Flawed business model?
The deal bought the agency time, but it also raised larger questions: If the agency was able to purchase electricity generated by natural gas at a low rate for Alcoa, why couldn’t it do it for its other customers?
“It tells me that their current strategy of using coal is not economically viable anymore,” Heindel said. “It means their whole business model is flawed.”
Not so, Carter said.
Santee Cooper is now buying electricity generated by natural gas for all of its customers and idling some of its less-efficient coal plants.
“Today we’re importing several hundred megawatts of natural gas,” he said, adding that Santee Cooper is running a natural gas-fired plant in the Upstate at full tilt, even though it was designed to produce electricity mainly during peak periods of energy demand.
He said the agency isn’t too dependent on coal, though he acknowledged that Santee Cooper needs to diversify its power-generation mix. “We’re importing natural gas now because it’s cheaper and not running coal plants. If that switches around, we’ll be back running our coal units.”
Rates going up
About the same time both sides announced that they had formalized the deal, Santee Cooper announced it would increase rates by 3.5 percent at the end of 2012, and an additional 3.5 percent the next year.
Carter said the timing of the rate increase and the Alcoa deal was “completely coincidental and not tied together at all.”

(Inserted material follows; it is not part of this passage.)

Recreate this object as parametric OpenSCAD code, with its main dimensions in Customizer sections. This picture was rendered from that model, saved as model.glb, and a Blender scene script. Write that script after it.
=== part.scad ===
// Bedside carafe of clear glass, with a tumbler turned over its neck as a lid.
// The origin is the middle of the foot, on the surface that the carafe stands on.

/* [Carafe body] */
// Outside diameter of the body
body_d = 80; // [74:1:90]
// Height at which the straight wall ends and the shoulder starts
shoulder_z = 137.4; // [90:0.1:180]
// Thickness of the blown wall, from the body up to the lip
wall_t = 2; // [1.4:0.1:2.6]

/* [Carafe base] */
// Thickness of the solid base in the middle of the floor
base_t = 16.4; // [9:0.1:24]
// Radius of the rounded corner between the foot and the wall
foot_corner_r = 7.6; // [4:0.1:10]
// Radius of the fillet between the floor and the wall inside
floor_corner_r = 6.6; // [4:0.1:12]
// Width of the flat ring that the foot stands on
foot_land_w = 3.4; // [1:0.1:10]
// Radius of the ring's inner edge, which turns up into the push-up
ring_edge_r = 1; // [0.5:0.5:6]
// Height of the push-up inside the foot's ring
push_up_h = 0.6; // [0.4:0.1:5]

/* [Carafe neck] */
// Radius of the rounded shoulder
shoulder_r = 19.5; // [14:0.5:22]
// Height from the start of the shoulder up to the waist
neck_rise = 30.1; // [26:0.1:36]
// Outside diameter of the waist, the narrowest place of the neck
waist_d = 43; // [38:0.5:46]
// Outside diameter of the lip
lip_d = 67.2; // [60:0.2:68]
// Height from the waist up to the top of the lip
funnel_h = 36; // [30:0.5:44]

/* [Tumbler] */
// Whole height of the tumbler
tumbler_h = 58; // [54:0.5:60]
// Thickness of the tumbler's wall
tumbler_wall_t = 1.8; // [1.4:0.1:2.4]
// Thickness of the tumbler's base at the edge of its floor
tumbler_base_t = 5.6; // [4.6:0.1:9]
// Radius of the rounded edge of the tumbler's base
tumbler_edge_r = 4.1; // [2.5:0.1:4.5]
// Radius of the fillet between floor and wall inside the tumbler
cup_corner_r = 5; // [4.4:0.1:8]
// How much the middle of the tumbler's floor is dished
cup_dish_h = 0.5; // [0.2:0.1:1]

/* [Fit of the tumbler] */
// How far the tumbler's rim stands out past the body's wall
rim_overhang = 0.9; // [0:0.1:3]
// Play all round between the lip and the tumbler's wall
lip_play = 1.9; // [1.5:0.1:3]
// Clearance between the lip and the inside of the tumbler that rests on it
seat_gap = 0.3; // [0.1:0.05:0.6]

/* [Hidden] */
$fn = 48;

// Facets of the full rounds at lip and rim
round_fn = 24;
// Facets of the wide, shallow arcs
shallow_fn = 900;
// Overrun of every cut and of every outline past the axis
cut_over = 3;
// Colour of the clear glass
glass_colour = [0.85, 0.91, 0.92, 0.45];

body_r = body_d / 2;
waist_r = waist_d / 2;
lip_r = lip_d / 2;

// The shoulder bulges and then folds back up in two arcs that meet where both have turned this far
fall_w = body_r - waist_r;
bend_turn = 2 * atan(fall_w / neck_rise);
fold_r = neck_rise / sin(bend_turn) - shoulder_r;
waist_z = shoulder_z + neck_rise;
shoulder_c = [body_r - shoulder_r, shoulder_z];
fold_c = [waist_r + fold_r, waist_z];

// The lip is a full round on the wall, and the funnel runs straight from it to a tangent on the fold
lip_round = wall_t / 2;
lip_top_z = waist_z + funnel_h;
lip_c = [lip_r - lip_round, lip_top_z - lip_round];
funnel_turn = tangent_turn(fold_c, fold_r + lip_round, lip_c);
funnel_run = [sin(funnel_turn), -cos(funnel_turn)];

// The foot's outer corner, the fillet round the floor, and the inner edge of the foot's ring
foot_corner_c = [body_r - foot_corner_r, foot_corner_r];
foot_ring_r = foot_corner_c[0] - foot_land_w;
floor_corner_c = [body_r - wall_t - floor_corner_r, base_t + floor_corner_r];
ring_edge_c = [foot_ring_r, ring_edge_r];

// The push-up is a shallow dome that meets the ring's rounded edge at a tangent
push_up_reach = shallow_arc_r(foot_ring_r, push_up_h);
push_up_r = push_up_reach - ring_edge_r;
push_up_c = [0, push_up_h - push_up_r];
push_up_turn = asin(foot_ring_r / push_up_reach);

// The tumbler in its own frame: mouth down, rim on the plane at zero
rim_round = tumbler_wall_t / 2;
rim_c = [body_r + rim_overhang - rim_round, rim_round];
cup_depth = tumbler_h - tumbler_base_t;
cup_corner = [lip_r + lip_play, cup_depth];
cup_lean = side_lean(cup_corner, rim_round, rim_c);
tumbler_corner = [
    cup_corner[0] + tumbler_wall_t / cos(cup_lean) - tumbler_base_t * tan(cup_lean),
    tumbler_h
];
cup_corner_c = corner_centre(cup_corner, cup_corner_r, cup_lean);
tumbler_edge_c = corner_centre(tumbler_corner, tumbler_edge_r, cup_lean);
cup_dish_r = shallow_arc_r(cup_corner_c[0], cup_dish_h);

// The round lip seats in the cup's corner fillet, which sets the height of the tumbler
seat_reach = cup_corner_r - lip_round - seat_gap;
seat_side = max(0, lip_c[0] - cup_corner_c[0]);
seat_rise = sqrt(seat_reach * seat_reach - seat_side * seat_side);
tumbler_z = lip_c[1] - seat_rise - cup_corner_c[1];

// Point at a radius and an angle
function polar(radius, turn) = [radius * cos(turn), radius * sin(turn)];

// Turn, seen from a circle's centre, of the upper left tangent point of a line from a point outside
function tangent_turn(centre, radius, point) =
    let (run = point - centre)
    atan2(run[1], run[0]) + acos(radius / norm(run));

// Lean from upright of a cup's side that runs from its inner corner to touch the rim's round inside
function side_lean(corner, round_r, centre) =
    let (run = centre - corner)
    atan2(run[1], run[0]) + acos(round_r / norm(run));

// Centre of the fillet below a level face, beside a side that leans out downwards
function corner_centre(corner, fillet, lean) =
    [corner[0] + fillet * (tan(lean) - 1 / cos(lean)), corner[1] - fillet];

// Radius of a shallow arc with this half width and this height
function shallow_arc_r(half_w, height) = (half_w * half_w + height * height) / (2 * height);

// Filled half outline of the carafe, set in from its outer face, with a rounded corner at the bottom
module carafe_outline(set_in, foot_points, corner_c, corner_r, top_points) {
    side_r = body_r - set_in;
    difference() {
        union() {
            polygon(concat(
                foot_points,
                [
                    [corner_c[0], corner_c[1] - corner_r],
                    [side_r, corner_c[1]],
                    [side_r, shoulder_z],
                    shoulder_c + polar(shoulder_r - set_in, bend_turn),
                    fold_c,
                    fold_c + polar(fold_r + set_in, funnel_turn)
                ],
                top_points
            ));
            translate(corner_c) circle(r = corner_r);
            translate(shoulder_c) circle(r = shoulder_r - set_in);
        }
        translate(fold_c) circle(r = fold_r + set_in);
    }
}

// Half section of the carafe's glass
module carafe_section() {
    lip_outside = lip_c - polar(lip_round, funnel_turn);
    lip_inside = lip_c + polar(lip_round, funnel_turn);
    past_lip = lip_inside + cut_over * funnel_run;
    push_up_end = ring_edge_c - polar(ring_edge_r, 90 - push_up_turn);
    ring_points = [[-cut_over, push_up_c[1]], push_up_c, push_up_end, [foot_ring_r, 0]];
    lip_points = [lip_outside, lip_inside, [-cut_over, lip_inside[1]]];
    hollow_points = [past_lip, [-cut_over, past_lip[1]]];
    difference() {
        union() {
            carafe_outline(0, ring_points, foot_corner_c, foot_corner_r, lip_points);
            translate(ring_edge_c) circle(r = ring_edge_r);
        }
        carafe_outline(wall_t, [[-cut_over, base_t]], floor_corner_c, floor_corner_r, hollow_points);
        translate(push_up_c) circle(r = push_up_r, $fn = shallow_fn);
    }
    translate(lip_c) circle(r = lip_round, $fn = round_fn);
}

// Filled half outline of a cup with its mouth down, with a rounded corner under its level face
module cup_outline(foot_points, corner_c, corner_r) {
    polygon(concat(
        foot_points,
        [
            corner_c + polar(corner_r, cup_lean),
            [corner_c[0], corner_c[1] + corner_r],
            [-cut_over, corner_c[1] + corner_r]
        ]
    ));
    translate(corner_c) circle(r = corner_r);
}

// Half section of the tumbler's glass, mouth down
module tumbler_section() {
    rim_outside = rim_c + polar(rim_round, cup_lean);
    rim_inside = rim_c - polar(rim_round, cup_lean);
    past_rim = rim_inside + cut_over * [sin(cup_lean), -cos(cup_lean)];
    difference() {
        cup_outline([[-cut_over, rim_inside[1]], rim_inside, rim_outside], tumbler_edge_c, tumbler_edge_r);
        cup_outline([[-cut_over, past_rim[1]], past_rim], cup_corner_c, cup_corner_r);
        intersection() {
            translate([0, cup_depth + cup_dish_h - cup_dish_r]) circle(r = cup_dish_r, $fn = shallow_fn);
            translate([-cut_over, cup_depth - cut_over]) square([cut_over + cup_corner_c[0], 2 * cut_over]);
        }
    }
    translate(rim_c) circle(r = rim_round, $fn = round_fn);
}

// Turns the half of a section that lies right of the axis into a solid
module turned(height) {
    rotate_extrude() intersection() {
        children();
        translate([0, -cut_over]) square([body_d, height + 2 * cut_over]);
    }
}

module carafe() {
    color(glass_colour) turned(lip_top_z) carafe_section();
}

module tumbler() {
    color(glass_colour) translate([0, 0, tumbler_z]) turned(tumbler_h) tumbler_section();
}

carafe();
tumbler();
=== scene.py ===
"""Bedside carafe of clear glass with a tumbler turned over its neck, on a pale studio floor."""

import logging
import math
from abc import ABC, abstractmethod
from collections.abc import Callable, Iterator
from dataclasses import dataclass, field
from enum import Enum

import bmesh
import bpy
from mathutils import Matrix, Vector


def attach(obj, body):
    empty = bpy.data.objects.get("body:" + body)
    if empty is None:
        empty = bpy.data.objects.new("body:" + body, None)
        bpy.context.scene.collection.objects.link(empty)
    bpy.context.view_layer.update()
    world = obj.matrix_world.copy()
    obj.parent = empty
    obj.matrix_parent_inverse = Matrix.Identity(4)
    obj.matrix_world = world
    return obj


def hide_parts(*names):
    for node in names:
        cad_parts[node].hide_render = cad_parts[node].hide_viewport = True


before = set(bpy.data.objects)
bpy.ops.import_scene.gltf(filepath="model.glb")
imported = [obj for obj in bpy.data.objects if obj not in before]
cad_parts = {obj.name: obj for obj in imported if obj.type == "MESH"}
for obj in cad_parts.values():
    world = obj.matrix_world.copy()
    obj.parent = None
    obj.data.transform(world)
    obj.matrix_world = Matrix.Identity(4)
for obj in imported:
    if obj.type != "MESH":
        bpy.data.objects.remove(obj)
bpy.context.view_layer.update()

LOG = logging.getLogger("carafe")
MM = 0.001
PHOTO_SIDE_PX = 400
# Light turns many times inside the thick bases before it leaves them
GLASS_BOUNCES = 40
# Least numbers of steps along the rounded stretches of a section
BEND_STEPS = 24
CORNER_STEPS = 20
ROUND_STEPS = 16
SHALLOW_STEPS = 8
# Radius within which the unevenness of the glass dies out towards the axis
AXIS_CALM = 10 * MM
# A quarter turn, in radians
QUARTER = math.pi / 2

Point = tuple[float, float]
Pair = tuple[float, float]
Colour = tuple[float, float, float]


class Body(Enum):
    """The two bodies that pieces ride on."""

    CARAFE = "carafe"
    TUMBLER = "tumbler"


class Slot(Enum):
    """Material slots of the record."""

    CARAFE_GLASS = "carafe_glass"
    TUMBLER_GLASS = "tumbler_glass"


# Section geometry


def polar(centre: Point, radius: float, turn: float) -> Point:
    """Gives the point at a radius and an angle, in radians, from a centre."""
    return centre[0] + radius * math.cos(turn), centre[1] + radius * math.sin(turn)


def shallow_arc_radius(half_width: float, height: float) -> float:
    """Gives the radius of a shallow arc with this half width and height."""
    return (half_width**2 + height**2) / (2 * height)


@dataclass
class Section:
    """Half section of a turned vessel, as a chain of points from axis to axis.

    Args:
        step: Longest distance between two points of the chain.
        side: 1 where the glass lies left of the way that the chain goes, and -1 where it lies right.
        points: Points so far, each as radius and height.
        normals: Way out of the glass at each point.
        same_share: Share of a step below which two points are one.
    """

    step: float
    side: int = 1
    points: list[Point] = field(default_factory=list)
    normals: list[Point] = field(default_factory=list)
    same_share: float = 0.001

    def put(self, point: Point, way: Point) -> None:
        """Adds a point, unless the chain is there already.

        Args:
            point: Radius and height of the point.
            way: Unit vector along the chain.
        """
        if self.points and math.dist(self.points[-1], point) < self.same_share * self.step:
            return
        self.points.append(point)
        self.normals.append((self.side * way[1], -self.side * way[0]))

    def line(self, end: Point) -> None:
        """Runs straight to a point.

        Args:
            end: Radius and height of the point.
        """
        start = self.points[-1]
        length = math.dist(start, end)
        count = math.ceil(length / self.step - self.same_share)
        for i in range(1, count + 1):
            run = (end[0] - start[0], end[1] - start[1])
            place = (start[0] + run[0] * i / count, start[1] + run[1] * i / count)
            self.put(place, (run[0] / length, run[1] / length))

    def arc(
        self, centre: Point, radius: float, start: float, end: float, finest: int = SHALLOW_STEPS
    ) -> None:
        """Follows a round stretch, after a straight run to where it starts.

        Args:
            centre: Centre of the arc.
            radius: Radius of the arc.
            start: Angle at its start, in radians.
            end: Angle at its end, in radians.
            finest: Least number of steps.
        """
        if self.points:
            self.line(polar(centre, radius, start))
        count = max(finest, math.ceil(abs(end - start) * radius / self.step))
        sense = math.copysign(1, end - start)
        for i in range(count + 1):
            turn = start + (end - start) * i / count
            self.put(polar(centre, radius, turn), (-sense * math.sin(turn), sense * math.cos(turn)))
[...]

He added that if Alcoa shuts down, ratepayers will suffer. He explained that some of Alcoa’s giant yearly electric bill helps pay off some of Santee Cooper’s debts. Take away that revenue, and ratepayers will have to make up the difference. The natural gas solution was a “creative and innovative” way to save 600 jobs, he said. “And that’s something to be proud of.”
Heindel, however, said the Alcoa deal exposed Santee Cooper’s failure to fully take advantage of lower natural gas prices.
He pointed to the agency’s press release announcing its plans to raise electricity rates, which said that prices for milk and eggs had risen over the past three years. The press release failed to mention the dramatic decline in natural gas prices, he said. “You don’t burn milk and eggs to produce electricity.”